- Data:
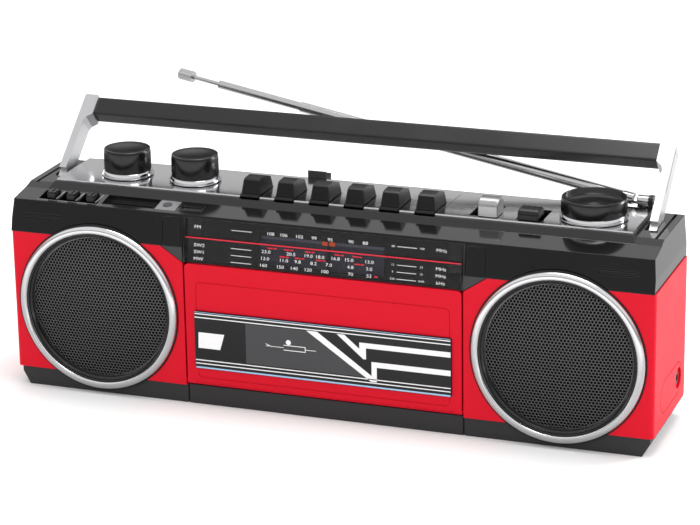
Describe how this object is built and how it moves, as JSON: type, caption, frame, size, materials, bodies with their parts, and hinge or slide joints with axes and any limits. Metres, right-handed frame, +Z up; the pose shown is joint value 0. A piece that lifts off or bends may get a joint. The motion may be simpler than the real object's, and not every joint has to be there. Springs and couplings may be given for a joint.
{
  "type": "portable radio-cassette recorder",
  "caption": "Long low portable radio-cassette recorder with round speakers at each end, a front cassette door, a top control deck, a fold-back carrying handle and a telescopic antenna.",
  "frame": {"origin": "centre of the flat underside", "axes": "+X along the case to its right-hand end, +Y to the rear, +Z up; the front faces -Y"},
  "size_m": [0.372, 0.132, 0.1587],
  "materials": {
    "red_shell": "satin moulded",
    "black_shell": "glossy moulded",
    "dark_base": "fine texture",
    "silver_deck": "satin sheet",
    "chrome_trim": "plated",
    "black_knob": "satin moulded",
    "silver_slide": "brushed",
    "clear_panel": "clear, polished",
    "smoked_panel": "dark acrylic, printed behind",
    "printed_scale": "printed",
    "orange_pointer": "moulded",
    "grille_steel": "black, perforated",
    "speaker_black": "pressed paper and steel",
    "sheet_steel": "zinc plated",
    "brass_wheel": "turned",
    "reel_plastic": "moulded",
    "board_green": "lacquered board",
    "foot_rubber": "matt"
  },
  "bodies": {
    "cabinet": {"front_cabinet": "red_shell", "upper_case": "black_shell", "base_tray": "dark_base", "rear_cover": "dark_base", "deck_plate": "silver_deck", "dial_window": "clear_panel", "dial_scale": "printed_scale", "rubber_feet": "foot_rubber", "speaker_ring_left": "chrome_trim", "speaker_ring_right": "chrome_trim", "speaker_grille_left": "grille_steel", "speaker_grille_right": "grille_steel", "speakers": "speaker_black", "usb_socket": "sheet_steel", "card_socket": "black_shell", "line_jack": "black_knob", "mains_inlet": "black_knob", "mains_transformer": "sheet_steel", "main_board": "board_green", "case_screws": "sheet_steel", "handle_pivots": "sheet_steel", "antenna_bracket": "black_knob", "tape_chassis": "sheet_steel", "drive_motor": "sheet_steel", "battery_contacts": "sheet_steel", "ring_gaskets": "speaker_black"},
    "handle": {"handle_arm_left": "chrome_trim", "handle_arm_right": "chrome_trim", "handle_grip": "black_knob"},
    "door": {"cassette_door": "red_shell", "door_window": "smoked_panel", "cassette_holder": "sheet_steel"},
    "pointer": {"dial_pointer": "orange_pointer"},
    "tuning_control": {"tuning_knob": "black_knob", "tuning_skirt": "chrome_trim"},
    "volume_control": {"volume_knob": "black_knob", "volume_skirt": "chrome_trim"},
    "tone_control": {"tone_knob": "black_knob", "tone_skirt": "chrome_trim"},
    "function_control": {"function_slide": "silver_slide"},
    "band_control": {"band_slide": "black_knob"},
    "supply_reel": {"supply_spindle": "reel_plastic"},
    "takeup_reel": {"takeup_spindle": "reel_plastic"},
    "flywheel": {"capstan_flywheel": "brass_wheel"},
    "pulley": {"motor_pulley": "brass_wheel"},
    "battery_lid": {"battery_door": "dark_base"},
    "antenna_turret": {"antenna_swivel": "black_knob"},
    "antenna_lower": {"antenna_root": "black_knob", "antenna_tube": "chrome_trim"},
    "antenna_mid": {"antenna_middle": "chrome_trim"},
    "antenna_end": {"antenna_tip": "chrome_trim"},
    "pause_key_body": {"pause_key": "black_knob"},
    "stop_key_body": {"stop_key": "black_knob"},
    "forward_key_body": {"forward_key": "black_knob"},
    "rewind_key_body": {"rewind_key": "black_knob"},
    "play_key_body": {"play_key": "black_knob"},
    "record_key_body": {"record_key": "black_knob"},
    "sound_switch_body": {"sound_switch": "black_knob"},
    "mode_switch_body": {"mode_switch": "black_knob"},
    "source_switch_body": {"source_switch": "black_knob"}
  },
  "joints": [
    {"name": "handle_raise", "type": "hinge", "parent": "cabinet", "child": "handle", "pos_m": [0, 0.0058, 0.108], "axis": [1, 0, 0], "range_deg": [0, 49.7]},
    {"name": "door_open", "type": "hinge", "parent": "cabinet", "child": "door", "pos_m": [0, -0.033, 0.014], "axis": [1, 0, 0], "range_deg": [0, 35]},
    {"name": "pointer_travel", "type": "slide", "parent": "cabinet", "child": "pointer", "axis": [1, 0, 0], "range_m": [-0.065, 0.06]},
    {"name": "tuning_turn", "type": "hinge", "parent": "cabinet", "child": "tuning_control", "pos_m": [0.1412, 0.007, 0.12], "axis": [0, 0, -1], "range_deg": [-372, 343]},
    {"name": "volume_turn", "type": "hinge", "parent": "cabinet", "child": "volume_control", "pos_m": [-0.1321, 0.0086, 0.12], "axis": [0, 0, -1], "range_deg": [0, 300]},
    {"name": "tone_turn", "type": "hinge", "parent": "cabinet", "child": "tone_control", "pos_m": [-0.0906, 0.0086, 0.12], "axis": [0, 0, -1], "range_deg": [0, 300]},
    {"name": "pause_press", "type": "hinge", "parent": "cabinet", "child": "pause_key_body", "pos_m": [-0.0497, 0.028, 0.1055], "axis": [1, 0, 0], "range_deg": [0, 6], "stiffness_Nm_per_rad": 0.4, "springref_deg": -11.46},
    {"name": "stop_press", "type": "hinge", "parent": "cabinet", "child": "stop_key_body", "pos_m": [-0.02938, 0.028, 0.1055], "axis": [1, 0, 0], "range_deg": [0, 6], "stiffness_Nm_per_rad": 0.4, "springref_deg": -11.46},
    {"name": "forward_press", "type": "hinge", "parent": "cabinet", "child": "forward_key_body", "pos_m": [-0.00906, 0.028, 0.1055], "axis": [1, 0, 0], "range_deg": [0, 6], "stiffness_Nm_per_rad": 0.4, "springref_deg": -11.46},
    {"name": "rewind_press", "type": "hinge", "parent": "cabinet", "child": "rewind_key_body", "pos_m": [0.01126, 0.028, 0.1055], "axis": [1, 0, 0], "range_deg": [0, 6], "stiffness_Nm_per_rad": 0.4, "springref_deg": -11.46},
    {"name": "play_press", "type": "hinge", "parent": "cabinet", "child": "play_key_body", "pos_m": [0.03158, 0.028, 0.1055], "axis": [1, 0, 0], "range_deg": [0, 6], "stiffness_Nm_per_rad": 0.4, "springref_deg": -11.46},
    {"name": "record_press", "type": "hinge", "parent": "cabinet", "child": "record_key_body", "pos_m": [0.0519, 0.028, 0.1055], "axis": [1, 0, 0], "range_deg": [0, 6], "stiffness_Nm_per_rad": 0.4, "springref_deg": -11.46},
    {"name": "function_travel", "type": "slide", "parent": "cabinet", "child": "function_control", "axis": [0, 1, 0], "range_m": [0, 0.009]},
    {"name": "band_travel", "type": "slide", "parent": "cabinet", "child": "band_control", "axis": [0, 1, 0], "range_m": [0, 0.009]},
    {"name": "sound_travel", "type": "slide", "parent": "cabinet", "child": "sound_switch_body", "axis": [-1, 0, 0], "range_m": [0, 0.0042]},
    {"name": "mode_travel", "type": "slide", "parent": "cabinet", "child": "mode_switch_body", "axis": [-1, 0, 0], "range_m": [0, 0.0042]},
    {"name": "source_travel", "type": "slide", "parent": "cabinet", "child": "source_switch_body", "axis": [-1, 0, 0], "range_m": [0, 0.0042]},
    {"name": "supply_reel_turn", "type": "hinge", "parent": "cabinet", "child": "supply_reel", "pos_m": [-0.02125, -0.015, 0.0459], "axis": [0, 1, 0], "continuous": true},
    {"name": "takeup_reel_turn", "type": "hinge", "parent": "cabinet", "child": "takeup_reel", "pos_m": [0.02125, -0.015, 0.0459], "axis": [0, 1, 0], "continuous": true},
    {"name": "flywheel_turn", "type": "hinge", "parent": "cabinet", "child": "flywheel", "pos_m": [0.028, 0.005, 0.066], "axis": [0, 1, 0], "continuous": true},
    {"name": "pulley_turn", "type": "hinge", "parent": "cabinet", "child": "pulley", "pos_m": [-0.035, 0.004, 0.066], "axis": [0, 1, 0], "continuous": true},
    {"name": "battery_door_open", "type": "hinge", "parent": "cabinet", "child": "battery_lid", "pos_m": [0, 0.0396, 0.0241], "axis": [-1, 0, 0], "range_deg": [0, 90]},
    {"name": "antenna_roll", "type": "hinge", "parent": "cabinet", "child": "antenna_turret", "pos_m": [0.1608, 0.036, 0.1196], "axis": [1, 0, 0], "range_deg": [-48, 8]},
    {"name": "antenna_fold", "type": "hinge", "parent": "antenna_turret", "child": "antenna_lower", "pos_m": [0.1608, 0.036, 0.1196], "axis": [0, 0.5446, -0.8387], "range_deg": [-12.6, 77.4]},
    {"name": "antenna_extend", "type": "slide", "parent": "antenna_lower", "child": "antenna_mid", "axis": [-0.9759, 0.1829, 0.1188], "range_m": [-0.053, 0.125]},
    {"name": "antenna_tip_extend", "type": "slide", "parent": "antenna_mid", "child": "antenna_end", "axis": [-0.9759, 0.1829, 0.1188], "range_m": [-0.0165, 0.165]}
  ],
  "couplings": [
    {"joint": "pointer_travel", "follows": "tuning_turn", "m_per_rad": 0.01},
    {"joint": "pulley_turn", "follows": "flywheel_turn", "ratio": 5.9375}
  ]
}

- Exercise directions: Identify the lines that hold the word "bodies". Copy every one of them.

- Written answer:
Describe how this object is built and how it moves, as JSON: type, caption, frame, size, materials, bodies with their parts, and hinge or slide joints with axes and any limits. Metres, right-handed frame, +Z up; the pose shown is joint value 0. A piece that lifts off or bends may get a joint. The motion may be simpler than the real object's, and not every joint has to be there. Springs and couplings may be given for a joint.
  "bodies": {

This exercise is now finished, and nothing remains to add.